The other parents, teens and the staff in the room applauded when Jackson got the shot. Dr. Biden then chatted with a 16-year-old named Ashley Velasquez, who was there to get her second Pfizer dose and who she told to have a great summer. 

Earlier this week, Centers for Disease Control and Prevention Director Rochelle Walensky said that more than 600,000 teens had gotten the vaccine in the week since it was authorized by the Food and Drug Administration.

On Thursday’s hospital tour, Dr. Fauci said that parents of children under 12 should expect to know whether the shot is safe for their kids by the end of this year.

“We’re doing age de-escalation studies,” Fauci said, explaining that the 9 to 12 year-old age group would come next, before children six to nine and then two to six years old.

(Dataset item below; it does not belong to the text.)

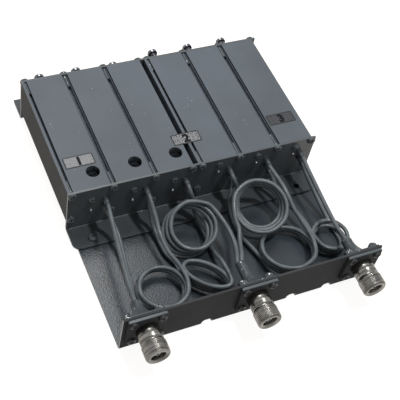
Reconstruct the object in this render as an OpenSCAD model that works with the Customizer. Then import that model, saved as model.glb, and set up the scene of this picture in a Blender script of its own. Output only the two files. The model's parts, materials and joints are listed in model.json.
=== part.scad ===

“By the end of this calendar year, it's likely that we'll have enough information to vaccinate children,” he added.

More than 160 million people — or nearly half of the country — have gotten at least one dose, according to CDC data.

Earlier this week, Dr. Walensky and other health officials urged more young people to get the shot in order to continue driving case numbers and deaths down.

“We have truly made tremendous strides across the country to ensure people have access to vaccines,” she said. “If you haven't yet been vaccinated, perhaps you will consider being our reason to celebrate one more.”

Dr. Fauci also addressed the CDC’s rollout of the new mask guidance on Thursday and whether it was misinterpreted.

“I think it’s just a situation where the CDC was trying to impress on people how important it is to get vaccinated,” he said. “Unfortunately, some people interpreted that everybody can remove their mask, which is not the case. We’re clarifying it now, and I think we’re getting on the right track.”

Asked when she and the president may start eating out at restaurants, Dr. Biden said she did feel safe enough to dine out. 

“But I don’t know, Joe’s so busy,” the first lady said, met with laughter.